Some Republicans will ignore the remarks; others will scream at the media for covering them. Others will rationalize them. As of this writing, there has been little pushback from the GOP. Republicans’ refusal to call out the most base language, the language of dictators, confirms their capitulation — political and moral — to Trump. (These are the same people who insist Republicans cannot be tarred with a broad brush in 2018 because they don’t share Trump’s racist, xenophobic and anti-democratic views.)

We are certain that had President Barack Obama said anything remotely like that, the right would have called him a tyrant, a divider, a betrayer of democratic principles. Obama in his 2016 State of the Union chided — without mentioning names — “voices urging us to fall back into tribes, to scapegoat fellow citizens who don’t look like us, or pray like us, or vote like we do, or share the same background.”

Over that, Sen. Marco Rubio (R-Fla.) went ballistic: “This president has been the single most divisive figure this country has had over the last decade.” A year out of office, Obama was still the subject of hysterical complaints. Rick Santorum last year whined, “Barack Obama deeply offended me. He deeply offended the people in the crowd because he spoke down to them. He didn’t try to elevate them. He was morally condescending, calling people bigots and racists, people of faith, calling them out for their religious beliefs. You don’t know how agitated that base got with Barack Obama.”

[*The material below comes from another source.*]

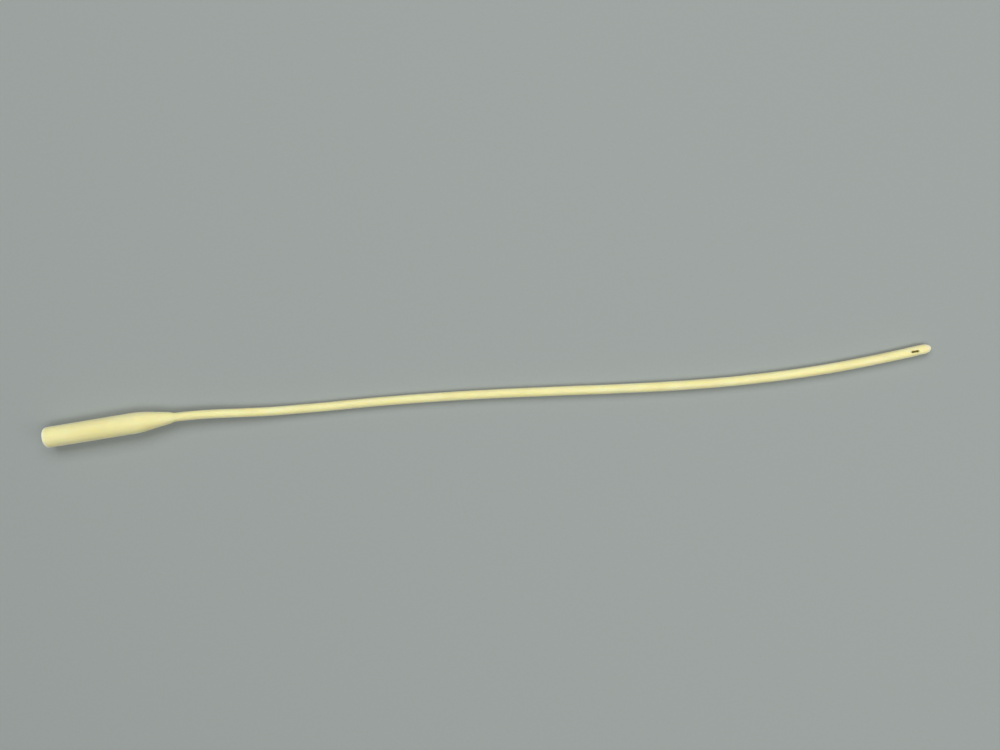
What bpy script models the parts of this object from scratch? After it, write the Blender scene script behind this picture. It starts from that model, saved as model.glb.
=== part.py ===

But let’s be clear: Obama never accused political opponents of “treason.” No president in memory has — because that sort of talk is so beyond acceptable discourse that it is fair to call it un-American. Where are the Republicans now — the ones who insisted their motives not be impugned by a Democratic president, who derided Obama’s assumption that their motives were partisan and who warned that a president’s words matter? They’ve become apologists for a president who sounds like a tinpot dictator and who trashes perhaps the cardinal principle of a democracy — namely, the right to oppose and criticize those in power.

Trump’s defenders have scoffed at critics who cite his attacks on the free press, the courts and even the notion of objective reality. They’ve decried an investigation into the president’s cooperation with Russians, when there is substantial evidence he was willing to receive help from a hostile power. (“He at least tacitly collaborated with a foreign intelligence operation against his country — sometimes in full public view,” write Ben Wittes and Jonathan Rauch in The Atlantic. “This started during the campaign, when he called upon the Russians to steal and release his opponent’s emails, and has continued during his presidency, as he equivocates on whether foreign intervention occurred and smears intelligence professionals who stand by the facts.”) And now Trump’s devoted followers are content to allow him to call Democrats treasonous for not applauding their Great Leader.

During the campaign, Trump fans ridiculed concerns that he was undemocratic and prone to demonstrate an unhealthy affection for authoritarianism and autocratic leaders, most especially Russian strongman Vladimir Putin. Now as he confirms the worst of those fears, Republicans wave off evidence of Trump’s undemocratic and, yes, anti-American rhetoric.

If you believe in the rule of law, democratic norms and institutions and decent public debate, Republicans must pay a heavy, heavy price for indulging Trump. I am compelled to agree with Wittes and Rauch: “The goal is to make the Republican Party answerable at every level, exacting a political price so stinging as to force the party back into the democratic fold.” (That’s small “d” democratic.) Whether you think the GOP is salvageable or not, to re-elect this crew in the midterms is to complete the capitulation to Trump’s anti-democratic brand of politics. All Americans are compelled to stop this.